Wagatwe Wanjuki:Rape culture is about the practices and beliefs that lead us — as a society — to normalize sexualized violence. Part of those practices and beliefs is ‘we’ believe that rape is bad as an abstract thing, but sexual violence is ‘not a big deal’ when we are faced with the nitty gritty of it with specifics. Myths about rape prevail, including that women (and survivors in general) are always lying when they come forward because we supposedly have something to gain. Sadly, this is why cases like that of Maria Schneider go largely ignored and disbelieved until someone else (usually a man) backs up what she says.”

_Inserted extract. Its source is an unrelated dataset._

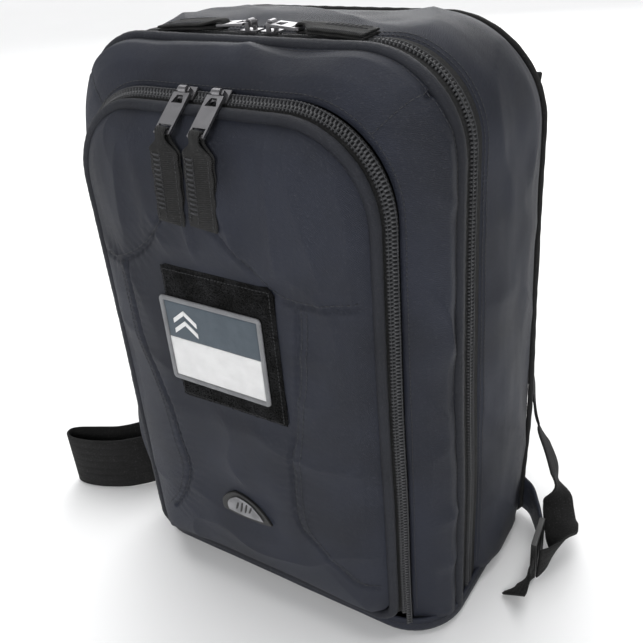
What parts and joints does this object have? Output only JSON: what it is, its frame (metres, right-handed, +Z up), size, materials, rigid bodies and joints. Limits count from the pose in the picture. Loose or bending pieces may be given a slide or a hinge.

Jennifer Pozner:When I critique ‘rape culture’ (as I do in this a multimedia, media literacy program called ‘Screen Shot: How Media Instigate Gun Violence and Rape Culture‘), I’m critiquing an institutional problem permeating every aspect of corporate media: how sexual assault is trivialized, glamorized, or justified by journalistic reporting and analysis, TV, movies, music, and advertising. News outlets blame victims for attacks against them focusing on irrelevant details such as clothing or past sexual history (which even criminal courts are not allowed to do anymore under rape shield laws); perpetuate the myth that women “cry rape” (despite data proving rape is one of the most underreported of all crimes); disproportionately under-report sex crimes against women of color and transgender women; and overly empathize with and rationalize behavior of sexual predators. At the same time, advertising regularly normalizes sexual and other violence against women as sexy, provocative fun. Street harassment has been treated as a fun national pastime in music videos dating back sixty years. And film and television confuse the public about what consent is and isn’t by perpetuating the notion that ‘no means yes,’ with decades of scenes in which a man or boy initiates a sexual encounter against the will of a girl or woman who says no or physically fights back — only to magically change her mind and passionately kiss (or f*ck) him as if she hadn’t actively resisted 30 to 90 seconds prior. Finally, male-identified victims are virtually invisible in both news and pop culture, except when they’re used as exploitative punchlines in discussions of prison rape.”

Casey O’Brien:Rape culture is endemic to our society, in the way that we refer to sex as being ‘given’ or as some sort of conquest. It is embedded  in the way that we blame survivors of sexual assault for what happened to them — ‘you shouldn’t have walked home,’ ‘you shouldn’t have been drunk,’ ‘you should have left him.’ It is embedded in the refusal to punish perpetrators of sexual assault — like the director of this film — for their actions. It is embedded in the disbelief that accompanies many survivors telling their story — like Schneider. The rates of sexual assault against all people, particularly marginalized ones, is not a coincidence. It is a direct result of how we are socialized to view sex and sexuality.”

Jessica Luther:Rape culture is the idea that our culture does not take seriously the problem or ubiquity of sexual harassment and violence, and so, in turn, leaves plenty of space for it to occur without punishment. We see this in a variety of spaces: low trial and conviction rates for people accused of this crime, victim blaming of anyone who comes forward to report, defense of jokes or comedy that make rape a punchline, that men (especially, white men) are often unaffected in the long term by reports of harassment or violence, the belief that any report is as likely to be false as true despite the endless statistics that show how infrequent false reports actually are, etc. Last Tango in Paris is an example of how people can watch it on screen and feel uncomfortable and praise the film, and how people can hear Schneider say that she felt like she had been raped in that scene during filming but still somehow justify to themselves and others that there was nothing wrong with it, that it was just art, that she is wrong in her interpretation — all of that can happen until a man finally admits his wrongdoing and then we take the claim more seriously. In all of these ways, rape culture allowed these men to feel like they could exploit this woman and get away with it. They were right.”

Mayim Bialik:Women have been historically presented as fragile, prone to indecision, and hysterical. When a woman says she was assaulted or abused or raped, there is an inherent inclination by men – and sometimes women – to think, “Well, maybe she’s lying,” or “Maybe she just regretted it after.” While there are women who distort facts, the inherent assumption that that is a possibility is part of a deeply ingrained notion that women are either mistrustful, prone to seduction and manipulation, or deserving of being assaulted if they acted a certain way or dressed a certain way. This is rape culture.

All around the world, women are being raped during war as an act of conquest and as an act of ‘revenge’ in some of the most horrendous cases of abuse against women. We think we are different in the U.S.; but a culture that favors a man’s report of a rape over a woman’s, or a culture that produces men who have sex with unconscious women, or a culture that uses images of women being tortured to sell alcohol, clothing, and film: that’s a rape culture.”